King Herod heard of it, for Jesus' name had become known.  Some were saying, "John the baptizer has been raised from the dead; and for this reason these powers are at work in him."  But others said, "It is Elijah." And others said, "It is a prophet, like one of the prophets of old."  But when Herod heard of it, he said, "John, whom I beheaded, has been raised."  For Herod himself had sent men who arrested John, bound him, and put him in prison on account of Herodias, his brother Philip's wife, because Herod had married her.  For John had been telling Herod, "It is not lawful for you to have your brother's wife."  And Herodias had a grudge against him, and wanted to kill him.  But she could not, for Herod feared John, knowing that he was a righteous and holy man, and he protected him.  When he heard him, he was greatly perplexed; and yet he liked to listen to him.  But an opportunity came when Herod on his birthday gave a banquet for his courtiers and officers and for the leaders of Galilee.

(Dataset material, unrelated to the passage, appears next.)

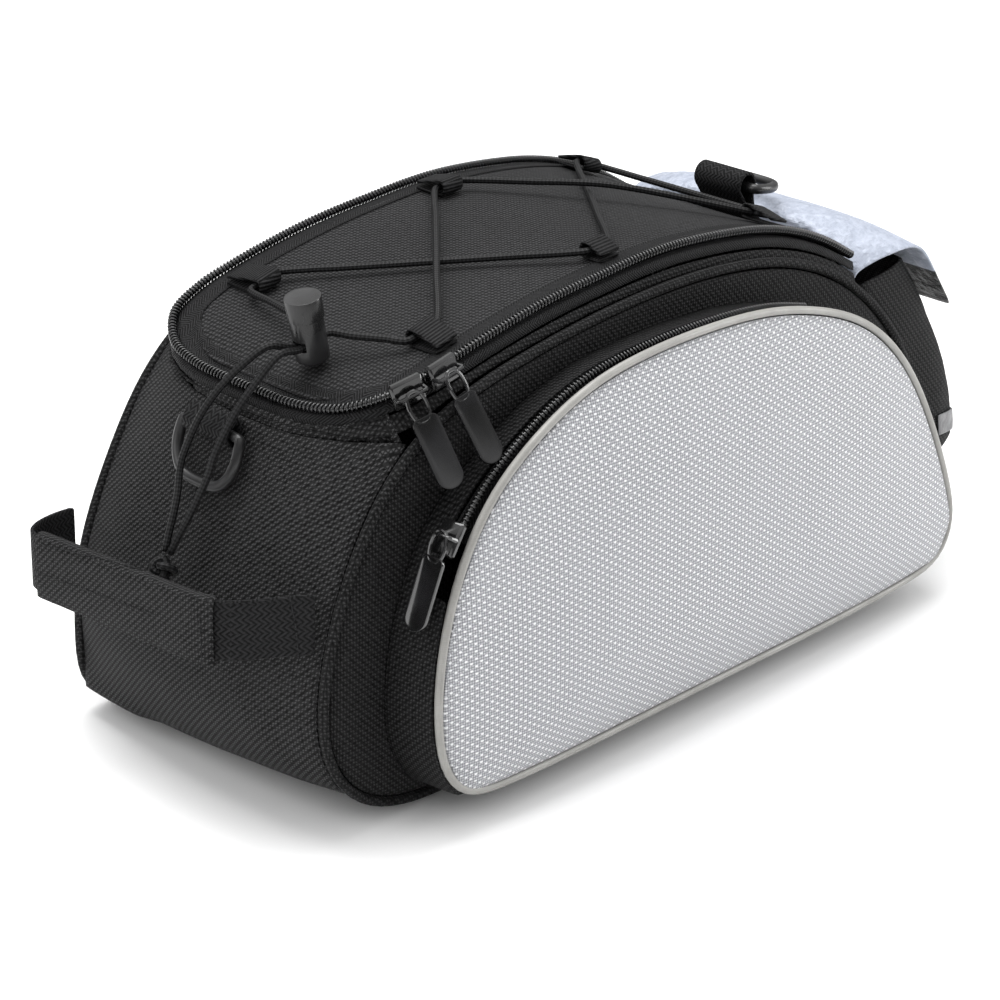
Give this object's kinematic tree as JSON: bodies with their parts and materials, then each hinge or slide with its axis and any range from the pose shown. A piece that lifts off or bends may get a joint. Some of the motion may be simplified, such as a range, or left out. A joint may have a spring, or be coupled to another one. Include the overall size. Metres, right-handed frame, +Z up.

When his daughter Herodias came in and danced, she pleased Herod and his guests; and the king said to the girl, "Ask me for whatever you wish, and I will give it."

And he solemnly swore to her, "Whatever you ask me, I will give you, even half of my kingdom."  She went out and said to her mother, "What should I ask for?" She replied, "The head of John the baptizer."  Immediately she rushed back to the king and requested, "I want you to give me at once the head of John the Baptist on a platter."  The king was deeply grieved; yet out of regard for his oaths and for the guests, he did not want to refuse her.  Immediately the king sent a soldier of the guard with orders to bring John's head.  He went and beheaded him in the prison, brought his head on a platter, and gave it to the girl.  Then the girl gave it to her mother.

When his disciples heard about it, they came and took his body, and laid it in a tomb.